Albert Einstein thought deeply about time, its meaning and its consequences and his theories had a profound effect on the way in which time is thought about. To most of us outside a theoretical understanding of his work, time is still thought of, and indeed experienced as linear, a concept with a past, present and future; the so called arrow of time. However, that is not how he thought of time.
For Einstein the consequences of the equations about time meant that there is no past, present or future – that all of time is present all the time. In other words, there is no flow of time, no river moving forward moment to moment, even though that may be our experience, but rather it is a series of moments that do not flow and that therefore all of time is present all of the time.
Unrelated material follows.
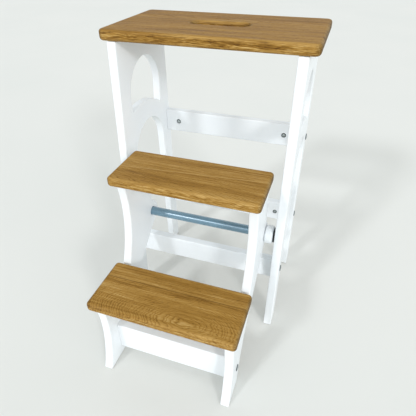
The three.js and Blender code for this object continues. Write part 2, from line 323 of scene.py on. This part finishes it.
# ---------------------------------------------------------------- node helpers
class Nodes:
    """A short way to write a material's node tree."""

    def __init__(self, name):
        self.material = bpy.data.materials.new(name)
        self.material.use_nodes = True
        self.tree = self.material.node_tree
        self.shader = self.tree.nodes["Principled BSDF"]

    def node(self, kind, inputs=(), **settings):
        made = self.tree.nodes.new("ShaderNode" + kind)
        for key, value in settings.items():
            setattr(made, key, value)
        for key, value in dict(inputs).items():
            self.feed(made.inputs[key], value)
        return made

    def feed(self, socket, value):
        if isinstance(value, bpy.types.NodeSocket):
            self.tree.links.new(value, socket)
        else:
            socket.default_value = value

    def math(self, operation, *values, clamp=False):
        made = self.node("Math", operation=operation, use_clamp=clamp)
        for socket, value in zip(made.inputs, values):
            self.feed(socket, value)
        return made.outputs[0]

    def place(self):
        return self.node("TexCoord").outputs["Object"]

    def stretched(self, vector, scale):
        mapping = self.node("Mapping", {"Vector": vector, "Scale": scale})
        return mapping.outputs[0]

    def noise(self, vector, scale, detail=3.0, roughness=0.55, distortion=0.0):
        made = self.node("TexNoise", {"Vector": vector, "Scale": scale, "Detail": detail,
                                      "Roughness": roughness, "Distortion": distortion})
        return made.outputs["Fac"]

    def ramp(self, factor, stops):
        """stops lists (position, colour); a colour is a grey number or three numbers."""
        made = self.node("ValToRGB", {"Fac": factor})
        elements = made.color_ramp.elements
        while len(elements) < len(stops):
            elements.new(0.5)
        for element, (position, colour) in zip(elements, stops):
            element.position = position
            grey = isinstance(colour, (int, float))
            element.color = (*([colour] * 3 if grey else colour), 1)
        return made.outputs["Color"]

    def mix(self, factor, a, b, blend="MIX"):
        made = self.node("Mix", data_type="RGBA", blend_type=blend)
        for socket, value in zip([s for s in made.inputs if s.type == "RGBA"], (a, b)):
            self.feed(socket, value if isinstance(value, bpy.types.NodeSocket) else (*value, 1))
        self.feed(made.inputs["Factor"], factor)
        return next(s for s in made.outputs if s.type == "RGBA")

    def attribute(self, name):
        return self.node("Attribute", attribute_name=name).outputs["Fac"]

    def bump(self, heights):
        """heights lists (height, strength, distance); the bumps are added up."""
        normal = None
        for height, strength, distance in heights:
            made = self.node("Bump", {"Height": height, "Strength": strength, "Distance": distance})
            if normal is not None:
                self.feed(made.inputs["Normal"], normal)
            normal = made.outputs[0]
        self.feed(self.shader.inputs["Normal"], normal)

    def finish(self, **sockets):
        for key, value in sockets.items():
            self.feed(self.shader.inputs[key.replace("_", " ")], value)
        return self.material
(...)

So what happens when we die? Apart from discussions about the afterlife, what does this idea of time contribute to our understanding of mortality? Well, in a sense it means our existence remains as part of the fabric of the universe. This does not mean we live forever, but the moments of time that we lived remain because those moments are always there.
If we could step outside our universe, we could observe the whole of time, the time that has been, the time that is current at the moment of our observation and all the time of the future. Embedded in that view would be the period of time (or those moments, like a package) when we lived. So in a physical sense we do not end with death (the destination of our spirit is another matter), we remain imprinted in that part of time for which we existed. Perhaps we should think of time as a cosmic Facebook, where our presence remains embedded even though we have gone.
It may therefore be of some comfort to imagine that thanks to Einstein we face death in the knowledge that we live on in time.